__What you will do__
Look through the listing below and work out how many of its lines hold the word "mattressCover". Give only the number.

__Source material__
_____
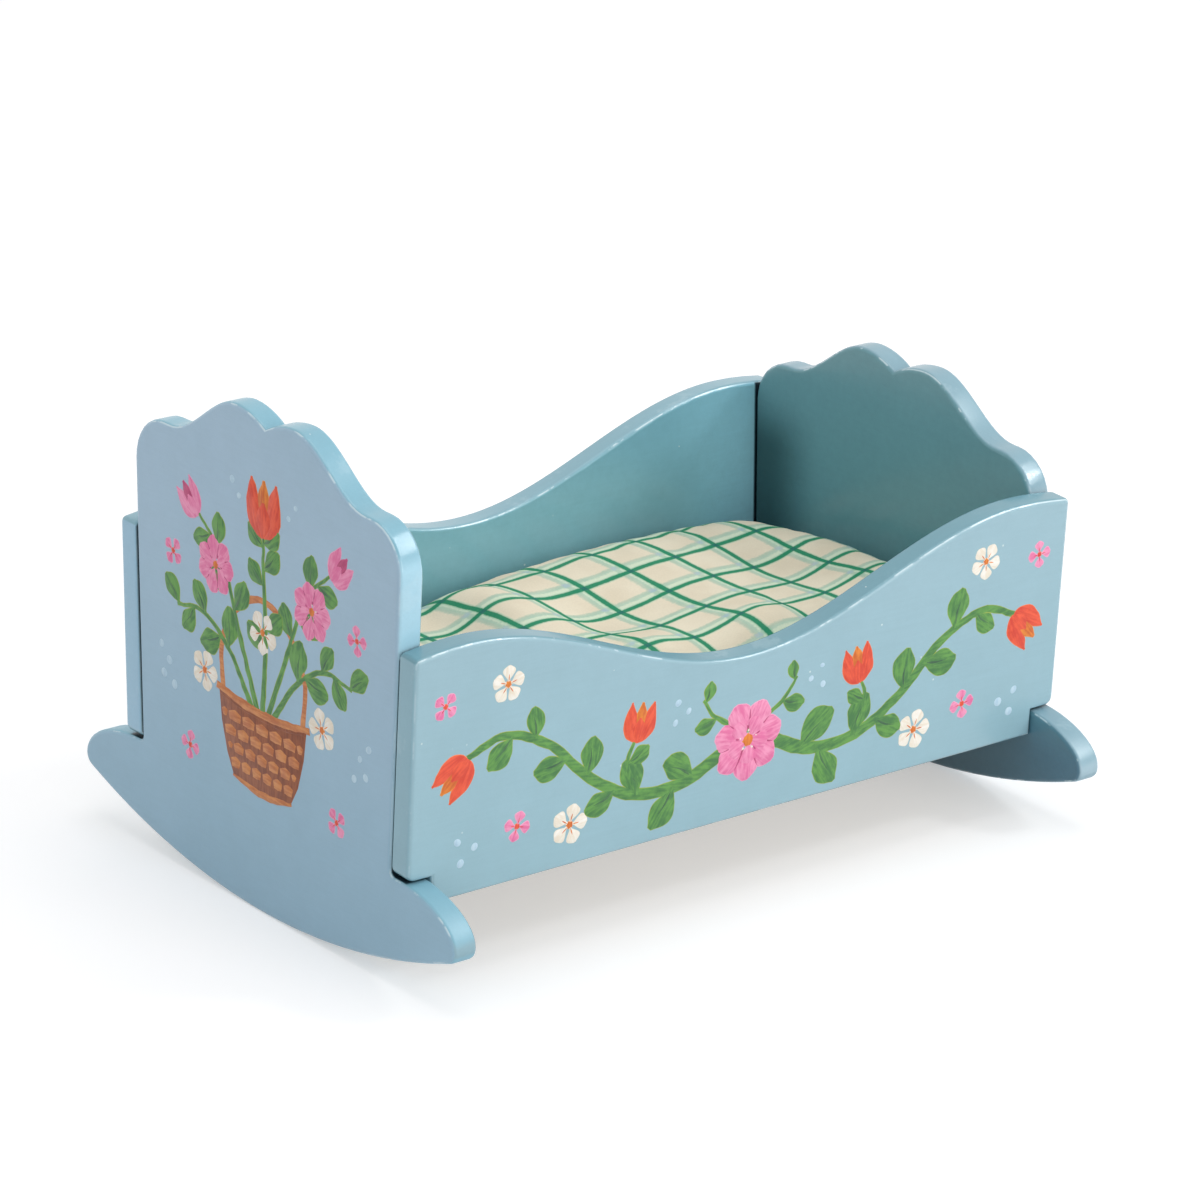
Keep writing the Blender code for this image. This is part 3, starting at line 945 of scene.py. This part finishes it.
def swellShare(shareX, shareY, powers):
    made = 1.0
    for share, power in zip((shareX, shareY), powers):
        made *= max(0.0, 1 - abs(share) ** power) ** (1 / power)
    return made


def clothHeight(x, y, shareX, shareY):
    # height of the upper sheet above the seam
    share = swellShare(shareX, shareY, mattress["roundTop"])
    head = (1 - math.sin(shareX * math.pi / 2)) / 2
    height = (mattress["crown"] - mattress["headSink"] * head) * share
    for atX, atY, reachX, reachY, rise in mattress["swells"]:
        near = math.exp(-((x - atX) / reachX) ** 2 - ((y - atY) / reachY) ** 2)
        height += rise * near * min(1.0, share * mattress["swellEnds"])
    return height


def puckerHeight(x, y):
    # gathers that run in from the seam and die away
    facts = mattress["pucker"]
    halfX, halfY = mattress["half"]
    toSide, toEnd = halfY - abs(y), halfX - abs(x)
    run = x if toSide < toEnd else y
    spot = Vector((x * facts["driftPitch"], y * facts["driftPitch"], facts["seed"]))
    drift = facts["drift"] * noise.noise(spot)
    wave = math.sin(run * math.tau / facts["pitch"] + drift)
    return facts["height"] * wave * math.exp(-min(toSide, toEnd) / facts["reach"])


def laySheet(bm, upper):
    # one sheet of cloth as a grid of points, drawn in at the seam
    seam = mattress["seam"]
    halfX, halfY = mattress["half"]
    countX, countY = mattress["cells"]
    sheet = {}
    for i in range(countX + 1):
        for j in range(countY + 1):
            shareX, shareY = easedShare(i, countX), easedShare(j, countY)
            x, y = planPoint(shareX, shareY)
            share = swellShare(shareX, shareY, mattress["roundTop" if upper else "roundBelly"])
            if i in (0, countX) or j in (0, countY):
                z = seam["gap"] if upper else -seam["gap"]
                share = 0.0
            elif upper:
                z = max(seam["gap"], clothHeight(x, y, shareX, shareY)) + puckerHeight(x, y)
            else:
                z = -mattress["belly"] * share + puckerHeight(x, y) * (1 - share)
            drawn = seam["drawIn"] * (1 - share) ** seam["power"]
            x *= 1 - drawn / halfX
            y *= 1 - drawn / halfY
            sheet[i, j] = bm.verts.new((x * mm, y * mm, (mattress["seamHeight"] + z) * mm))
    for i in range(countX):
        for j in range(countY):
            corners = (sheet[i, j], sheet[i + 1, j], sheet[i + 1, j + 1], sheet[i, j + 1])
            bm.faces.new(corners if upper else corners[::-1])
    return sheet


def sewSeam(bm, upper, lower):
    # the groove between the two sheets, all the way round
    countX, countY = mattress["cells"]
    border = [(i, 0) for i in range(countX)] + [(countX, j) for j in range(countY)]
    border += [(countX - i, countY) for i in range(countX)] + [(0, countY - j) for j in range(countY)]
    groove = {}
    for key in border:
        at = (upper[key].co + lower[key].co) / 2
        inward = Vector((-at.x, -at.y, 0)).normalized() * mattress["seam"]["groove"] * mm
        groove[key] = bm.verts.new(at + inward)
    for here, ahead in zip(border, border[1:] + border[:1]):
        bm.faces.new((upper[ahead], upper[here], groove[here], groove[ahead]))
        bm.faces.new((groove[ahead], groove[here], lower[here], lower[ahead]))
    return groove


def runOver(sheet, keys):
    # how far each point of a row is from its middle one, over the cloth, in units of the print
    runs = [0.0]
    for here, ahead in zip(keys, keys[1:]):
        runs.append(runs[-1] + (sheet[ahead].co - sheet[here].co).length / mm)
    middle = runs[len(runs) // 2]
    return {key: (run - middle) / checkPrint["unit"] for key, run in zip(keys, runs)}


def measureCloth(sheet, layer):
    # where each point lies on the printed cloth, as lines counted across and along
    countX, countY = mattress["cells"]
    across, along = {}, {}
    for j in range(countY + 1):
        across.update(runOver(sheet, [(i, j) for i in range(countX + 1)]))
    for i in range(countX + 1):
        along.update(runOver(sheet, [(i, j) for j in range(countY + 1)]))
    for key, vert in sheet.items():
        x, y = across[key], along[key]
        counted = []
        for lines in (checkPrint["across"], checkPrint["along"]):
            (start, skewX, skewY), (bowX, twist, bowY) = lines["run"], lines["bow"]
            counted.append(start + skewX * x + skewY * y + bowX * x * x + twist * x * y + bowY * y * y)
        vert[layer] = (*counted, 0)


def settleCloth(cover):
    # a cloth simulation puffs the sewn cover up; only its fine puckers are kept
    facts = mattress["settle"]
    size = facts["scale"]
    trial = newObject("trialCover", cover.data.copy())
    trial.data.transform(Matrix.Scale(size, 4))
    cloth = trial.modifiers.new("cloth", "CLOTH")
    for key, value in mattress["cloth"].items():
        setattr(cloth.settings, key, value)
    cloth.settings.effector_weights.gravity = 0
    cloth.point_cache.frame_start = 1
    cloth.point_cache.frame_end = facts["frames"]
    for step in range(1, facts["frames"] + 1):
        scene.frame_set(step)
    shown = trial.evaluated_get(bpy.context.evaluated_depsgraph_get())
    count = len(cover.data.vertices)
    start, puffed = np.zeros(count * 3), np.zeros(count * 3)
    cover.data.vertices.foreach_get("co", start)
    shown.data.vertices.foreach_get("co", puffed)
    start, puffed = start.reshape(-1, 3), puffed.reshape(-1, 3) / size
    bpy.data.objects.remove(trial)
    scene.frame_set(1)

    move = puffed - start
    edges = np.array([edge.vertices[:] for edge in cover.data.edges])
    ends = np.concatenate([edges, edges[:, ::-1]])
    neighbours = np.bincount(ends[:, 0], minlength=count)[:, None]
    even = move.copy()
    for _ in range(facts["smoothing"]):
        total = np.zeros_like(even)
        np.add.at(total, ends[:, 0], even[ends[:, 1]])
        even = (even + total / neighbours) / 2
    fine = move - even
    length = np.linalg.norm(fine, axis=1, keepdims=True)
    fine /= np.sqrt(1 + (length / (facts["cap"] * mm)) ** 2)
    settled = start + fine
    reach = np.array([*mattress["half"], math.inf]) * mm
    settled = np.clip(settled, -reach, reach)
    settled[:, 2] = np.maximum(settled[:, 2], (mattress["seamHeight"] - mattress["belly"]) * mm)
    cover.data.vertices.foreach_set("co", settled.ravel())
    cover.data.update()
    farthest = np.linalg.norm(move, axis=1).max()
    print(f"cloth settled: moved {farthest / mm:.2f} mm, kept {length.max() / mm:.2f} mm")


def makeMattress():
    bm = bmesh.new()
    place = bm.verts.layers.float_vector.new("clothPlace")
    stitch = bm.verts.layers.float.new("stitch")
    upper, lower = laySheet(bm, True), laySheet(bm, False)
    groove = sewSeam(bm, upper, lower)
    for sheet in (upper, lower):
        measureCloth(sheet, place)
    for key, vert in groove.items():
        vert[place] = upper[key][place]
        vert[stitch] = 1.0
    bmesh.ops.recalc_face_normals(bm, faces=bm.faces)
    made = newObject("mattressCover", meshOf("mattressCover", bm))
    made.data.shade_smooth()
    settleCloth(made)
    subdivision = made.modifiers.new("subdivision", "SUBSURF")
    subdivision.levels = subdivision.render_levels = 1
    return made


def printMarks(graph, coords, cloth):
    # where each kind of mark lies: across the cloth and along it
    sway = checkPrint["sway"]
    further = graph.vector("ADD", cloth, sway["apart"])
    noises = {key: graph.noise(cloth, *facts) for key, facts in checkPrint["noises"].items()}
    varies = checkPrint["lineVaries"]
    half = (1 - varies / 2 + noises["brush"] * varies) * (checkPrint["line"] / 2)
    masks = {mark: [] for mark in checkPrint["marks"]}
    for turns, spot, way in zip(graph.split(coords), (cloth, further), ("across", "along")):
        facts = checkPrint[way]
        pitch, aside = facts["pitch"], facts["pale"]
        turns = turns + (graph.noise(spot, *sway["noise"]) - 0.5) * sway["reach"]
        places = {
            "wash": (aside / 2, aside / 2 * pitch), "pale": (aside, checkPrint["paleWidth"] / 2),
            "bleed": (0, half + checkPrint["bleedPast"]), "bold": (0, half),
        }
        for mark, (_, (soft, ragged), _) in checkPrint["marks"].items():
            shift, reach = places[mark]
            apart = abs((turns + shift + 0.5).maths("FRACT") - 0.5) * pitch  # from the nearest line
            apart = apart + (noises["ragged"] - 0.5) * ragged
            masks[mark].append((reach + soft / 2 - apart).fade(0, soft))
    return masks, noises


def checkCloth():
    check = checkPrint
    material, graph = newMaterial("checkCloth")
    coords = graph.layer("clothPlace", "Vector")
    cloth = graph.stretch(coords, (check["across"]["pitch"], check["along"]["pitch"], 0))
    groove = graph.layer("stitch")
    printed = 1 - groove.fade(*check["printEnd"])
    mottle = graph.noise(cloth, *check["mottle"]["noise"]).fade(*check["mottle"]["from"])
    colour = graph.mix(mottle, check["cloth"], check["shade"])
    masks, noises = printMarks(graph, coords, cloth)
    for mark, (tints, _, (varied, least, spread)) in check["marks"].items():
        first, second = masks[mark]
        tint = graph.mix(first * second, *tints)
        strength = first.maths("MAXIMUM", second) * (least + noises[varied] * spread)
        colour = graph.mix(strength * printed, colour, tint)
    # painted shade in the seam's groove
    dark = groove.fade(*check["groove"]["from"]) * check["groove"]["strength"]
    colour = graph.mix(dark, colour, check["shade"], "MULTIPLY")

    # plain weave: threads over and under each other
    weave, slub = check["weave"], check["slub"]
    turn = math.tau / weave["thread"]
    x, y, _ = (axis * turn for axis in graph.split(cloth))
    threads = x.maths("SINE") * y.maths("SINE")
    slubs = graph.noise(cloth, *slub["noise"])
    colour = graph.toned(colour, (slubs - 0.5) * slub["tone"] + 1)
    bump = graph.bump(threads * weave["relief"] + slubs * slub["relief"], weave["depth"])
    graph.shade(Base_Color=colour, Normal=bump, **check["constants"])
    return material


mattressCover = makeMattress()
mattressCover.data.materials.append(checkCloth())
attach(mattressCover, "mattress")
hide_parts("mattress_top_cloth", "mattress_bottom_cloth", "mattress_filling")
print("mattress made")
_____
__Written answer__
4